Friday, March 24, 2006

Recanted child abuse testimony

Nashville news:
Sentenced six years ago to 55 years in prison for rape and sexual abuse, Ben Kiper's conviction rested solely on the testimony of his accuser, his 10-year-old stepdaughter.

There was no physical evidence, no medical exam and no testimony from any corroborating witnesses at his trial in 2000 in Butler Circuit Court.

So when the girl, now 16, recanted her allegations last October -- swearing under oath that her stepmother forced her to falsely accuse Kiper during a custody dispute -- you might have expected the 35-year-old inmate to go free, or at least win a new trial.

"It is simply intolerable if a state allows an innocent person to remain incarcerated on the basis of lies," one of his attorneys wrote a month later.

But five months after the recantation, Kiper remains at the Green River Correctional Complex in Central City. And he may well stay there, because courts have traditionally viewed such testimony with great suspicion. Some have said no form of evidence is more unreliable.
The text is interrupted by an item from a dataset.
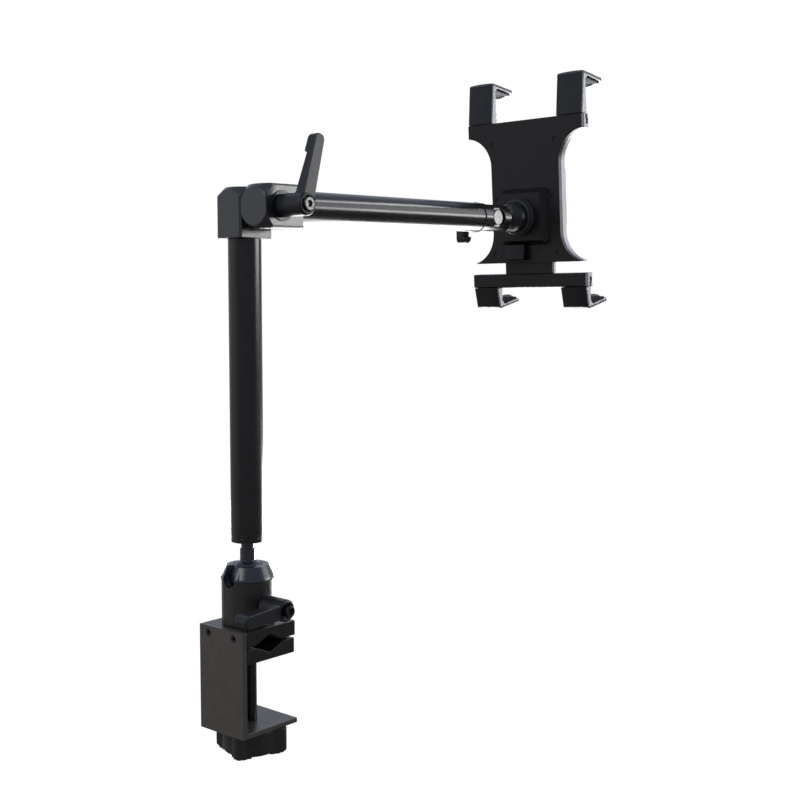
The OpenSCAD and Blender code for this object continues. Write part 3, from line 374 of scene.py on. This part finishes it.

The thinking is that witnesses can be too easily coerced into changing their testimony. Plus, when witnesses change their story, it inherently calls their credibility into question.
Bill O'Reilly of Fox News is on a big campaign to pass Jessica's Law to mandate very long prison sentences in cases like this. He argues that anyone who disagrees must not care about children. He should have a guest on his program to tell the stories of men serving long sentences based on the flimsiest evidence.